To Go Where No Army Has Gone Before

Modern war machines are so complex that making them borders on the impossible. So military think tank DARPA wants to revolutionize how they are designed and manufactured.

Among the many issues that surround the future of North American manufacturing, the Defense Advanced Research Projects Agency (DARPA)—the American military's research and development arm—has identified a new one. DARPA says that the design and development techniques now in use take too long, cost too much and are often incapable of building highly complex systems.
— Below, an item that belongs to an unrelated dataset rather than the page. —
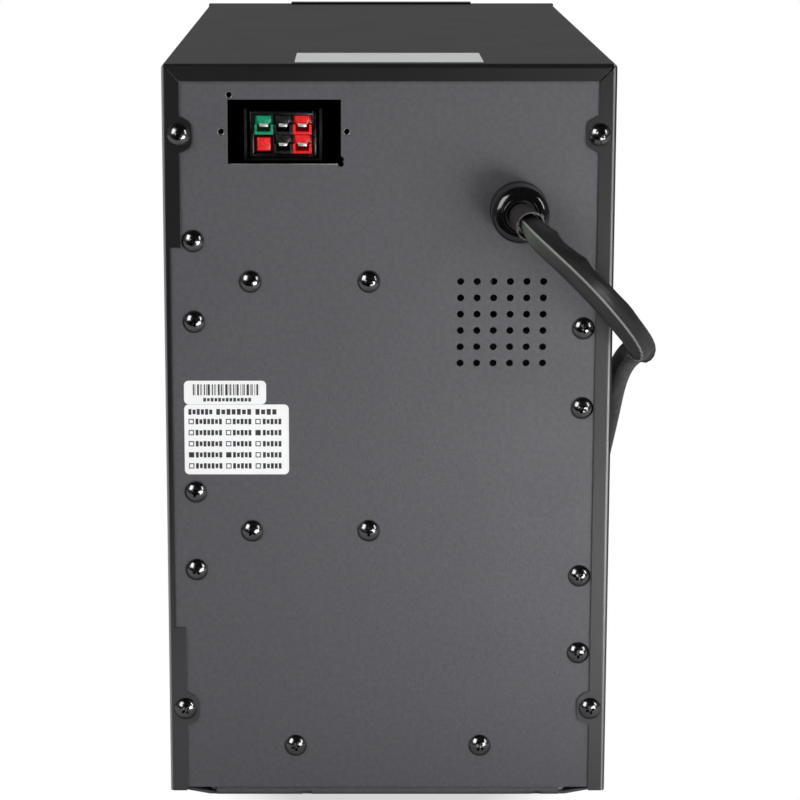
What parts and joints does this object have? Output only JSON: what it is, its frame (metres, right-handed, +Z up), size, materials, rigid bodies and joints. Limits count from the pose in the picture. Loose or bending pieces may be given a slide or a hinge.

So DARPA, which among many other things invented the Internet, relational databases, speech recognition software, computer workstations and very large scale integration (VLSI) design, has accepted a new mission: reinvent manufacturing. To do this, it will use a technique familiar to geeks, nerds and techno-wizards called “crowdsourcing.” Along the way, DARPA stands to develop techniques with substantial implications for North American manufacturing as a whole.

Crowdsourcing aggregates brainpower by inviting perhaps thousands of very smart people to contribute to the solution of a problem using websites, such as SourceForge.net, as the intermediary. So far, crowdsourcing, which depends heavily upon the skills and goodwill of volunteers, has been used to develop open-source software, such as Mozilla Firefox, the second most commonly used web browser.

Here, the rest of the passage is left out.